- **Source excerpt**
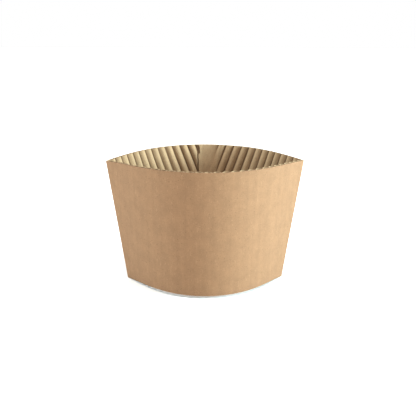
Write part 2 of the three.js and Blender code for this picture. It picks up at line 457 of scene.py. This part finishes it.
# %% Wires and finishes
class Wire:
    """An output socket that takes part in arithmetic."""

    def __init__(self, finish, socket):
        self.finish = finish
        self.socket = socket

    def math(self, operation, first, second):
        return self.finish.node("ShaderNodeMath", {"operation": operation}, {0: first, 1: second})

    def __add__(self, other):
        return self.math("ADD", self, other)

    __radd__ = __add__

    def __sub__(self, other):
        return self.math("SUBTRACT", self, other)

    def __rsub__(self, other):
        return self.math("SUBTRACT", other, self)

    def __mul__(self, other):
        return self.math("MULTIPLY", self, other)

    __rmul__ = __mul__


class Finish:
    """A material under construction."""

    def __init__(self, name):
        self.material = bpy.data.materials.new(name)
        self.material.use_nodes = True
        self.material.node_tree.nodes.clear()

    def node(self, kind, settings, sockets, output=0):
        """Add a node with its settings, then the values or links of its sockets."""
        node = self.material.node_tree.nodes.new(kind)
        for key, value in settings.items():
            setattr(node, key, value)
        for key, value in sockets.items():
            if isinstance(value, Wire):
                self.material.node_tree.links.new(value.socket, node.inputs[key])
            else:
                node.inputs[key].default_value = value
        return Wire(self, node.outputs[output]) if node.outputs else None

    def noise(self, vector, scale, detail, roughness=0.5, distortion=0, stretch=None, turn=0):
        """Uneven values of about 0.5, stretched and then turned on the flat blank."""
        if stretch:
            sockets = {"Vector": vector, "Rotation": (0, 0, turn), "Scale": stretch}
            vector = self.node("ShaderNodeMapping", {"vector_type": "POINT"}, sockets)
        sockets = {"Vector": vector, "Scale": scale, "Detail": detail}
        sockets |= {"Roughness": roughness, "Distortion": distortion}
        return self.node("ShaderNodeTexNoise", {"noise_dimensions": "3D"}, sockets)

    def step(self, value, low, high):
        """0 below low, 1 above high."""
        settings = {"interpolation_type": "SMOOTHSTEP"}
        sockets = {"Value": value, "From Min": low, "From Max": high}
        return self.node("ShaderNodeMapRange", settings, sockets)

    def mix(self, share, first, second):
        """Mix two colours."""
        settings = {"data_type": "RGBA", "blend_type": "MIX"}
        return self.node("ShaderNodeMix", settings, {0: share, 6: first, 7: second}, output=2)

    def in_millimetres(self, vector):
        settings = {"operation": "SCALE"}
        return self.node("ShaderNodeVectorMath", settings, {0: vector, "Scale": 1 / MM})

    def surface(self, sockets):
        shader = self.node("ShaderNodeBsdfPrincipled", {}, sockets)
        self.node("ShaderNodeOutputMaterial", {}, {"Surface": shader})


# %% [markdown]
# ## Kraft paper
# Both papers are unbleached kraft. Seen close, it is a felt of long wood fibres, some light and
# some dark, with specks of bark, and it is cloudy where the pulp settled thicker. All of it is
# laid out on the flat blank, whose coordinates the mesh carries as an attribute, so the fibres
# bend with the paper. The fine grain uses the place in space. Scales are per millimetre.

# %% The patterns of the pulp, and how strong each one is
CLOUDS = dict(scale=0.16, detail=4, roughness=0.6)
GRAIN = dict(scale=2.6, detail=4, roughness=0.65)
STREAKS = dict(scale=1, detail=2, stretch=(0.45, 0.02, 1))
LONG_FIBRES = dict(scale=1, detail=3, roughness=0.6, distortion=1.2, stretch=(2.4, 0.35, 1))
CROSS_FIBRES = dict(scale=1, detail=3, roughness=0.6, distortion=1.4, stretch=(0.5, 2.8, 1), turn=0.6)
SPECKS = dict(scale=1.7, detail=1, roughness=0.4)
FLECKS = dict(scale=1.3, detail=1, roughness=0.4, distortion=0.6, stretch=(1.1, 3, 1), turn=0.9)

TONE_RANGE = (0.36, 0.64)
FIBRE_RANGE = (0.56, 0.74)
SPECK_RANGE = (0.68, 0.74)
FLECK_RANGE = (0.66, 0.72)
CLOUD_TONE = 0.5
GRAIN_TONE = 0.3
STREAK_TONE = 0.2
DARKEST_TONE = 0.88
LONG_FIBRE_SHARE = 0.5
CROSS_FIBRE_SHARE = 0.4
SPECK_SHARE = 0.6
FLECK_SHARE = 0.5
LONG_FIBRE_RELIEF = 0.4
CROSS_FIBRE_RELIEF = 0.3
GRAIN_RELIEF = 0.3
RELIEF_HEIGHT = 0.12 * MM
ROUGHNESS_SPREAD = 0.16
PAPER_SPECULAR = 0.25
CHANNEL_FULL = 255


# %% A kraft finish
def colour(red, green, blue):
    """An sRGB colour of 0 to 255 as the linear colour that a shader takes."""
    encoded = Color((red / CHANNEL_FULL, green / CHANNEL_FULL, blue / CHANNEL_FULL))
    return (*encoded.from_srgb_to_scene_linear(), 1)


def kraft(name, paper, light_fibre, dark_fibre, bark, rough, relief, valley_stain_and_shade_strength):
    """Kraft paper in the given colours, with bark's colour also along the flute valleys, as a glue
    stain and as painted shade in the grooves.
    """
    finish = Finish(name)
    blank = finish.node("ShaderNodeAttribute", {"attribute_name": "blank"}, {}, output=1)
    blank = finish.in_millimetres(blank)
    space = finish.in_millimetres(finish.node("ShaderNodeNewGeometry", {}, {}))
    grain = finish.noise(space, **GRAIN)
    along = finish.noise(blank, **LONG_FIBRES)
    across = finish.noise(blank, **CROSS_FIBRES)

    tone = finish.noise(blank, **CLOUDS) * CLOUD_TONE + grain * GRAIN_TONE
    tone = finish.step(tone + finish.noise(blank, **STREAKS) * STREAK_TONE, *TONE_RANGE)
    darkest = tuple(DARKEST_TONE * channel for channel in paper[:3]) + (1,)
    base = finish.mix(tone, darkest, paper)
    base = finish.mix(finish.step(along, *FIBRE_RANGE) * LONG_FIBRE_SHARE, base, light_fibre)
    base = finish.mix(finish.step(1 - across, *FIBRE_RANGE) * CROSS_FIBRE_SHARE, base, dark_fibre)
    specks = finish.step(finish.noise(blank, **SPECKS), *SPECK_RANGE)
    base = finish.mix(specks * SPECK_SHARE, base, bark)
    flecks = finish.step(finish.noise(blank, **FLECKS), *FLECK_RANGE)
    base = finish.mix(flecks * FLECK_SHARE, base, light_fibre)
    valley_stain_and_shade = finish.node("ShaderNodeAttribute", {"attribute_name": "valley_stain_and_shade"}, {}, output=2)
    # Painted shade: bark's colour darkens the flute valleys, besides the glue that soaked in there.
    base = finish.mix(valley_stain_and_shade * valley_stain_and_shade_strength, base, bark)

    height = along * LONG_FIBRE_RELIEF + across * CROSS_FIBRE_RELIEF + grain * GRAIN_RELIEF
    sockets = {"Height": height, "Strength": relief, "Distance": RELIEF_HEIGHT}
    normal = finish.node("ShaderNodeBump", {}, sockets)
    roughness = rough + (grain - 0.5) * ROUGHNESS_SPREAD
    finish.surface({"Base Color": base, "Roughness": roughness, "Normal": normal,
                    "Specular IOR Level": PAPER_SPECULAR})
    return finish.material


# %% The liner and the fluted paper
# The liner takes the valley lines only faintly, as glue showing through and as painted shade.
liner_finish = kraft(
    "kraft_liner", paper=colour(137, 105, 78), light_fibre=colour(159, 127, 98),
    dark_fibre=colour(110, 79, 54), bark=colour(84, 55, 34), rough=0.82, relief=0.35,
    valley_stain_and_shade_strength=0.04)
# On the fluted paper the valleys take bark's colour almost fully: painted shade in the grooves, with
# some glue stain.
lining_finish = kraft(
    "kraft_fluting", paper=colour(160, 133, 103), light_fibre=colour(179, 153, 123),
    dark_fibre=colour(123, 98, 70), bark=colour(88, 66, 45), rough=0.88, relief=0.45,
    valley_stain_and_shade_strength=0.95)
liner.data.materials.append(liner_finish)
lining.data.materials.append(lining_finish)
print("Finishes:", liner_finish.name, lining_finish.name)

# %% [markdown]
# ## The floor and the light
# The sleeve stands on a plain pale floor. A soft lamp on the right is the key, a weaker one on
# the left fills, and one far above reaches the flutes at the back. Both lamps stand at the
# sides, so the middle of the front stays darker than its sides. A pale sky lights the rest.

# %% Floor
FLOOR_SIZE = 6.0
FLOOR_CLOUDS = dict(scale=30, detail=2)
FLOOR_ROUGHNESS = 0.9


def floor():
    mesh = bpy.data.meshes.new("floor")
    half = FLOOR_SIZE / 2
    corners = [(-half, -half, 0), (half, -half, 0), (half, half, 0), (-half, half, 0)]
    mesh.from_pydata(corners, [], [(0, 1, 2, 3)])
    finish = Finish("pale_floor")
    clouds = finish.noise(finish.node("ShaderNodeNewGeometry", {}, {}), **FLOOR_CLOUDS)
    shade = finish.mix(clouds, colour(221, 218, 214), colour(225, 222, 218))
    finish.surface({"Base Color": shade, "Roughness": FLOOR_ROUGHNESS})
    mesh.materials.append(finish.material)
    piece = bpy.data.objects.new("floor", mesh)
    bpy.context.scene.collection.objects.link(piece)


floor()

# %% Lights
LIT_POINT = (0, 0, 35 * MM)


def facing(direction):
    """Euler angles of a lamp or camera that looks along a direction."""
    x, y, z = unit(np.array(direction, float))
    return (math.acos(-z), 0, math.atan2(-x, y))


def add_lamp(name, kind, power, direction):
    data = bpy.data.lights.new(name, kind)
    data.energy = power
    lamp = bpy.data.objects.new(name, data)
    bpy.context.scene.collection.objects.link(lamp)
    lamp.rotation_euler = facing(direction)
    return lamp


def side_lamp(name, place, size, power, tint):
    """A square soft lamp that faces the middle of the sleeve."""
    lamp = add_lamp(name, "AREA", power, np.subtract(LIT_POINT, place))
    lamp.location = place
    lamp.data.size = size
    lamp.data.color = tint


def overhead(name, direction, spread, strength):
    """A wide soft light from far above, equal everywhere on the floor."""
    add_lamp(name, "SUN", strength, direction).data.angle = spread


side_lamp("key_right", place=(0.925, -0.275, 0.29), size=0.4, power=24, tint=(0.84, 1.13, 1.24))
side_lamp("fill_left", place=(-0.97, -0.12, 0.29), size=0.5, power=9.6, tint=(0.88, 1.16, 1.28))
overhead("overhead_soft", direction=(0, 0.14, -0.99), spread=math.radians(50), strength=2.6)

# %% Sky and view
SKY_STRENGTH = 1.0
VIEW_GAMMA = 0.86

world = bpy.data.worlds.new("pale_sky")
world.use_nodes = True
sky = world.node_tree.nodes["Background"]
sky.inputs["Color"].default_value = (1, 1, 1, 1)
sky.inputs["Strength"].default_value = SKY_STRENGTH
bpy.context.scene.world = world
display = bpy.context.scene.view_settings
display.view_transform = "Standard"
display.gamma = VIEW_GAMMA

# %% [markdown]
# ## The camera
# It looks at the sleeve from a little above, with a short telephoto lens. The numbers come
# from fitting the corners and rims of the bent sheet to the reference view: distance, height
# and lens are set together, since they change the outline together.

# %% Camera
SENSOR = 36.0
FRAME_PIXELS = 416
LENS_PIXELS = 657.5
NEAR_CLIP = 10 * MM
DISTANCE = 342.7 * MM
PITCH = 0.2769
YAW = 0.0344
ROLL = 0.0046
AIM_RIGHT = 1.45 * MM
AIM_UP = 3.11 * MM


def camera():
    data = bpy.data.cameras.new("camera")
    data.sensor_width = SENSOR
    data.lens = SENSOR * LENS_PIXELS / FRAME_PIXELS
    data.clip_start = NEAR_CLIP
    level = math.cos(PITCH)
    look = np.array([math.sin(YAW) * level, math.cos(YAW) * level, -math.sin(PITCH)])
    aim = np.array([AIM_RIGHT, 0, MIDDLE_RADIUS + AIM_UP - FOOT])
    eye = bpy.data.objects.new("camera", data)
    bpy.context.scene.collection.objects.link(eye)
    eye.location = aim - DISTANCE * look
    eye.rotation_euler = facing(look)
    eye.rotation_euler.rotate_axis("Z", ROLL)
    bpy.context.scene.camera = eye
    print(f"Lens {data.lens:.1f} mm, aim {aim[2] / MM:.1f} mm above the floor")


camera()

- **Instruction**
Return the lines above precisely as they appear, beginning at the first line and ending at the line with "output socket that", and nothing after it.

- **Problem solution**
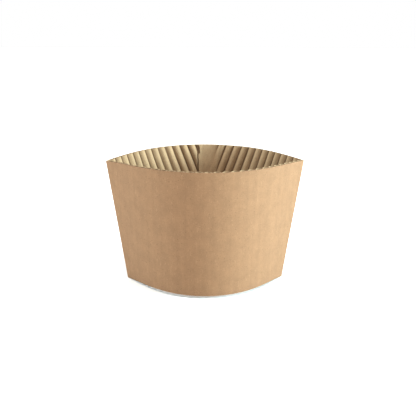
Write part 2 of the three.js and Blender code for this picture. It picks up at line 457 of scene.py. This part finishes it.
# %% Wires and finishes
class Wire:
    """An output socket that takes part in arithmetic."""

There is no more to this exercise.